Reserving resources for an allocation plan

In order to enact the current allocation plan, LSF uses the existing reservation mechanism to hold resources idle as needed for plans. As a general principle, LSF will try to reserve as few resources as possible in order to enact the plan.

When deciding how many resources to reserve, LSF considers not only the raw resource availability (that is, slots, memory, licenses, etc.), but also things like configured limits. For example, if a slot limit is configured for a user, and in the plan the user uses up to 100 slots concurrently, then LSF may need to reserve up to 100 slots for that user’s PEND jobs in order to ensure that the plan can be carried out.

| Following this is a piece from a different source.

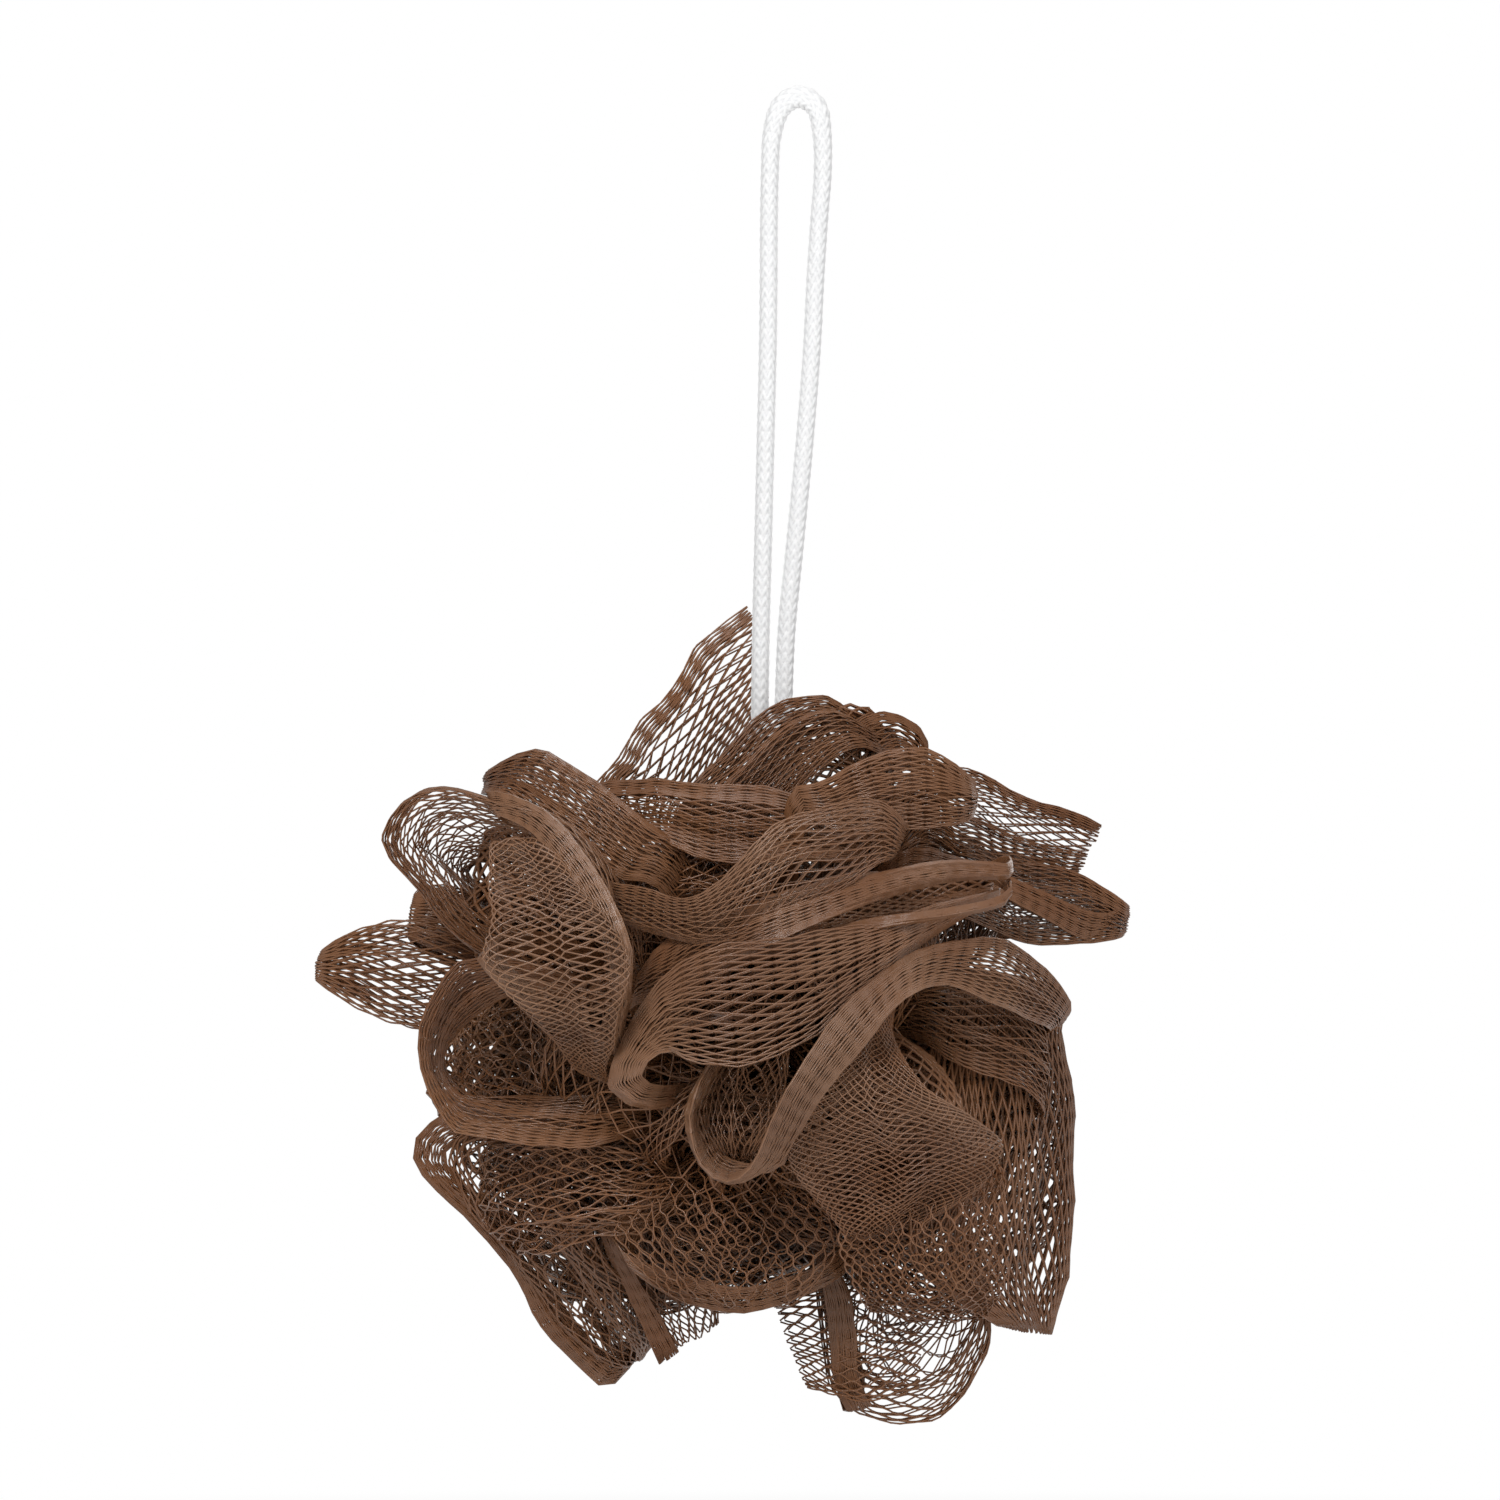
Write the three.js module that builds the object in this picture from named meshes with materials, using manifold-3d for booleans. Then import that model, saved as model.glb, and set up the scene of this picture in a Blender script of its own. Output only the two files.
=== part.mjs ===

Due to such concerns, the amount of resources reserved on a host may exceed the capacity of the host in some cases. Reservations may also exceed configured limits.

As in LSF releases before version 10.1.0.5, the resources reserved for a job can be viewed using the bjobs –l command. The slots / tasks reserved on a host can be viewed using the bhosts command.

When a job is reserving resources for a planned allocation, the planned allocation becomes sticky in that LSF will not consider searching for a better (earlier) planned allocation for the job once it starts reserving. Contrast this with jobs that do not reserve. For these, LSF will continuously look in the planner to place the job where it will start earliest.